The listing below is to be output in its exact form.

* * * * *

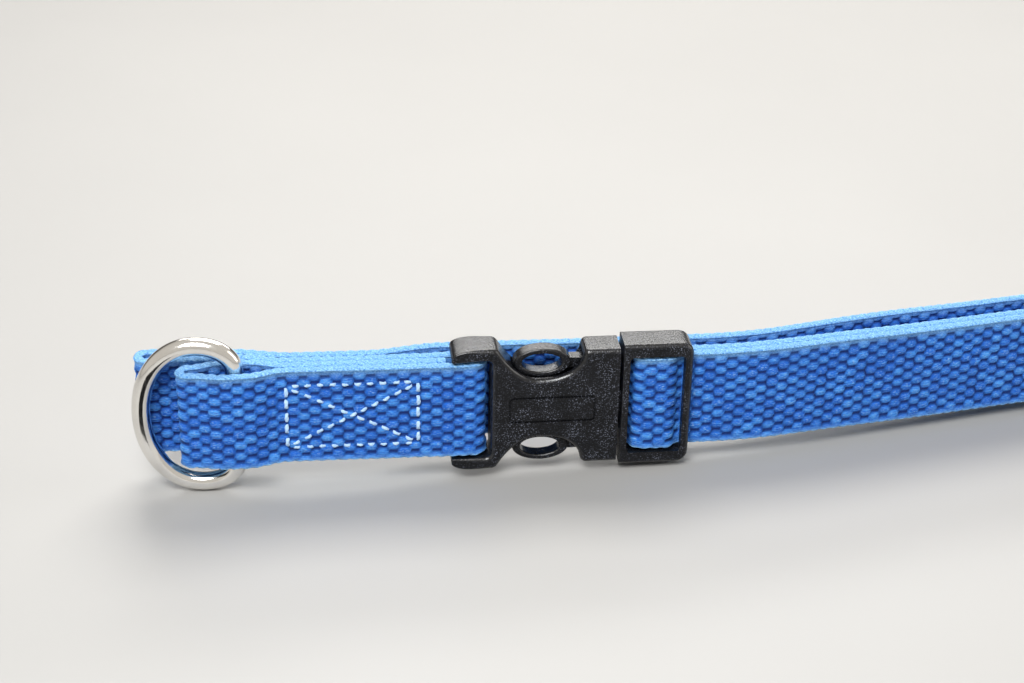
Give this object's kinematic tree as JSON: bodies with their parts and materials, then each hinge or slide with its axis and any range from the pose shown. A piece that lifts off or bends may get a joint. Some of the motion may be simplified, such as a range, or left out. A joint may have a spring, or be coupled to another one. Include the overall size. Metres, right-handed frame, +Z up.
{
  "type": "quick-release pet collar",
  "caption": "Adjustable webbing pet collar with a side-release buckle, a D-ring held by box-and-cross sewing, and a tri-glide adjuster, pressed flat and standing on edge.",
  "frame": {"origin": "on the flat back face of the buckle, at mid-width of the strap", "axes": "+X along the strap from the D-ring towards the adjuster, -Y outwards from the front face of the buckle, +Z up across the strap's width"},
  "size_m": [0.2514, 0.0338, 0.0406],
  "materials": {
    "webbing": "coarse flat-woven, soft sheen",
    "buckle_plastic": "fine spark-eroded texture, smoother edges",
    "ring_metal": "polished nickel plate on wire",
    "thread": "twisted sewing thread"
  },
  "bodies": {
    "male_side": {"buckle_male": "buckle_plastic", "webbing_right": "webbing", "webbing_inner_run": "webbing"},
    "female_side": {"buckle_female": "buckle_plastic", "webbing_left": "webbing", "stitch_box_left": "thread", "stitch_box_right": "thread", "stitch_box_top": "thread", "stitch_box_bottom": "thread", "stitch_cross_long": "thread", "stitch_cross_upper_left": "thread", "stitch_cross_lower_right": "thread"},
    "prong_upper_arm": {"prong_upper": "buckle_plastic"},
    "prong_lower_arm": {"prong_lower": "buckle_plastic"},
    "ring": {"d_ring": "ring_metal"},
    "adjuster": {"tri_glide": "buckle_plastic", "webbing_slider_end": "webbing", "stitch_slider_tack": "thread"}
  },
  "joints": [
    {"name": "buckle_release", "type": "slide", "parent": "male_side", "child": "female_side", "axis": [-1, 0, 0], "range_m": [0, 0.028], "deforming": ["prong_upper", "prong_lower"]},
    {"name": "prong_upper_squeeze", "type": "hinge", "parent": "male_side", "child": "prong_upper_arm", "pos_m": [0.011, -0.0042, 0.0101], "axis": [0, -1, 0], "range_deg": [0, 8], "stiffness_Nm_per_rad": 0.02},
    {"name": "prong_lower_squeeze", "type": "hinge", "parent": "male_side", "child": "prong_lower_arm", "pos_m": [0.011, -0.0042, -0.0101], "axis": [0, 1, 0], "range_deg": [0, 8], "stiffness_Nm_per_rad": 0.02},
    {"name": "d_ring_swing", "type": "hinge", "parent": "female_side", "child": "ring", "pos_m": [-0.0793, -0.0055, 0], "axis": [0, 0, 1], "range_deg": [0, 150]},
    {"name": "adjuster_slide", "type": "slide", "parent": "male_side", "child": "adjuster", "axis": [0.9848, 0.1736, 0], "range_m": [-0.03, 0.002], "deforming": ["webbing_inner_run"]}
  ],
  "couplings": [
    {"joint": "prong_lower_squeeze", "follows": "prong_upper_squeeze", "ratio": 1}
  ]
}
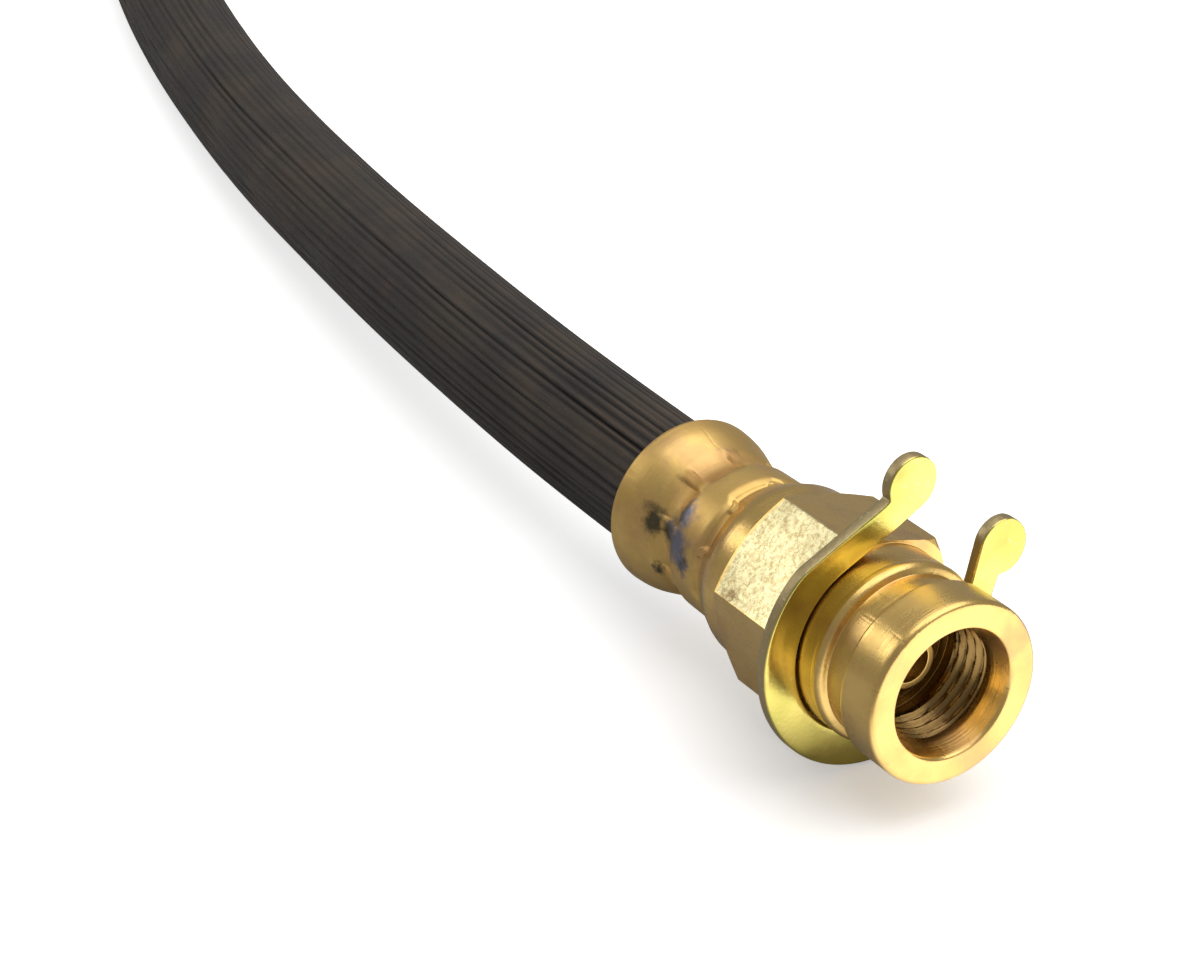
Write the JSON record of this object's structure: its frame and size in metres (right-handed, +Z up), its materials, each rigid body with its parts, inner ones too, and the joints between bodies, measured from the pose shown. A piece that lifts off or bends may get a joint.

* * * * *

=== Completed exercise ===
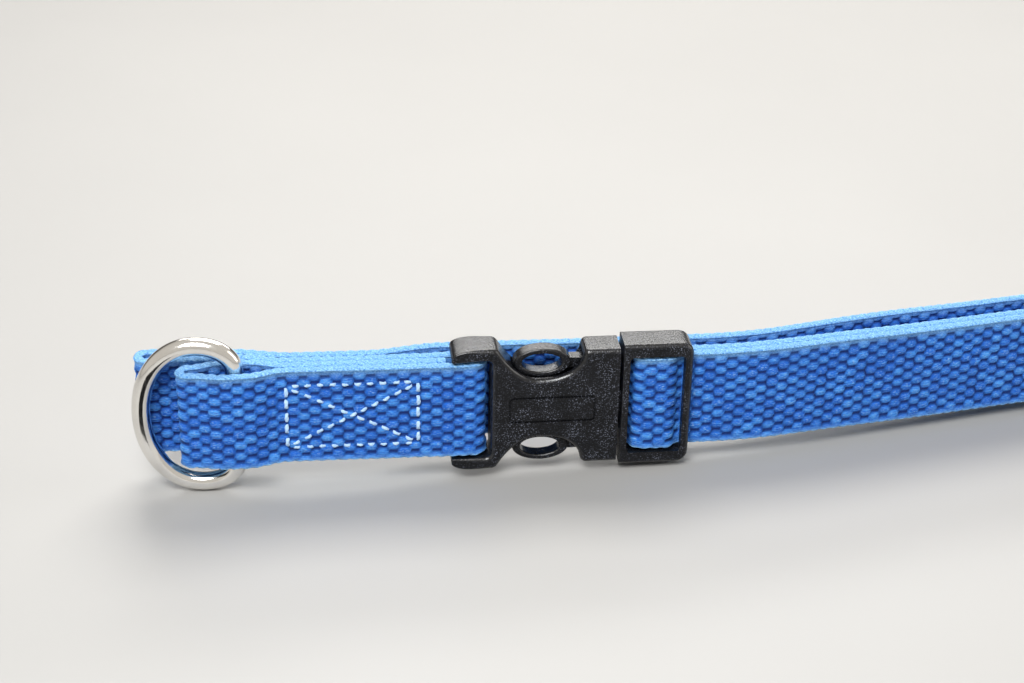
Give this object's kinematic tree as JSON: bodies with their parts and materials, then each hinge or slide with its axis and any range from the pose shown. A piece that lifts off or bends may get a joint. Some of the motion may be simplified, such as a range, or left out. A joint may have a spring, or be coupled to another one. Include the overall size. Metres, right-handed frame, +Z up.
{
  "type": "quick-release pet collar",
  "caption": "Adjustable webbing pet collar with a side-release buckle, a D-ring held by box-and-cross sewing, and a tri-glide adjuster, pressed flat and standing on edge.",
  "frame": {"origin": "on the flat back face of the buckle, at mid-width of the strap", "axes": "+X along the strap from the D-ring towards the adjuster, -Y outwards from the front face of the buckle, +Z up across the strap's width"},
  "size_m": [0.2514, 0.0338, 0.0406],
  "materials": {
    "webbing": "coarse flat-woven, soft sheen",
    "buckle_plastic": "fine spark-eroded texture, smoother edges",
    "ring_metal": "polished nickel plate on wire",
    "thread": "twisted sewing thread"
  },
  "bodies": {
    "male_side": {"buckle_male": "buckle_plastic", "webbing_right": "webbing", "webbing_inner_run": "webbing"},
    "female_side": {"buckle_female": "buckle_plastic", "webbing_left": "webbing", "stitch_box_left": "thread", "stitch_box_right": "thread", "stitch_box_top": "thread", "stitch_box_bottom": "thread", "stitch_cross_long": "thread", "stitch_cross_upper_left": "thread", "stitch_cross_lower_right": "thread"},
    "prong_upper_arm": {"prong_upper": "buckle_plastic"},
    "prong_lower_arm": {"prong_lower": "buckle_plastic"},
    "ring": {"d_ring": "ring_metal"},
    "adjuster": {"tri_glide": "buckle_plastic", "webbing_slider_end": "webbing", "stitch_slider_tack": "thread"}
  },
  "joints": [
    {"name": "buckle_release", "type": "slide", "parent": "male_side", "child": "female_side", "axis": [-1, 0, 0], "range_m": [0, 0.028], "deforming": ["prong_upper", "prong_lower"]},
    {"name": "prong_upper_squeeze", "type": "hinge", "parent": "male_side", "child": "prong_upper_arm", "pos_m": [0.011, -0.0042, 0.0101], "axis": [0, -1, 0], "range_deg": [0, 8], "stiffness_Nm_per_rad": 0.02},
    {"name": "prong_lower_squeeze", "type": "hinge", "parent": "male_side", "child": "prong_lower_arm", "pos_m": [0.011, -0.0042, -0.0101], "axis": [0, 1, 0], "range_deg": [0, 8], "stiffness_Nm_per_rad": 0.02},
    {"name": "d_ring_swing", "type": "hinge", "parent": "female_side", "child": "ring", "pos_m": [-0.0793, -0.0055, 0], "axis": [0, 0, 1], "range_deg": [0, 150]},
    {"name": "adjuster_slide", "type": "slide", "parent": "male_side", "child": "adjuster", "axis": [0.9848, 0.1736, 0], "range_m": [-0.03, 0.002], "deforming": ["webbing_inner_run"]}
  ],
  "couplings": [
    {"joint": "prong_lower_squeeze", "follows": "prong_upper_squeeze", "ratio": 1}
  ]
}
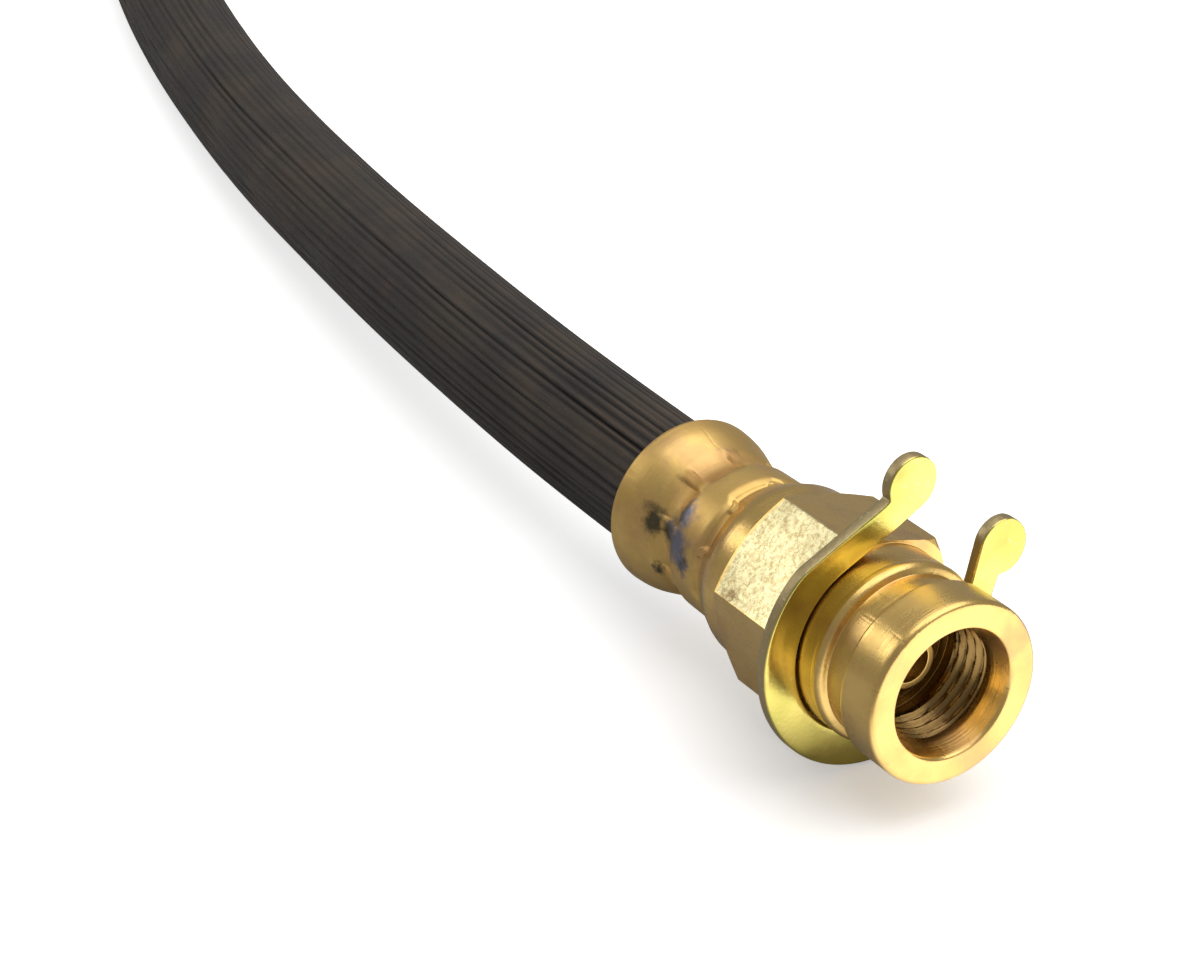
Write the JSON record of this object's structure: its frame and size in metres (right-handed, +Z up), its materials, each rigid body with its parts, inner ones too, and the joints between bodies, measured from the pose shown. A piece that lifts off or bends may get a joint.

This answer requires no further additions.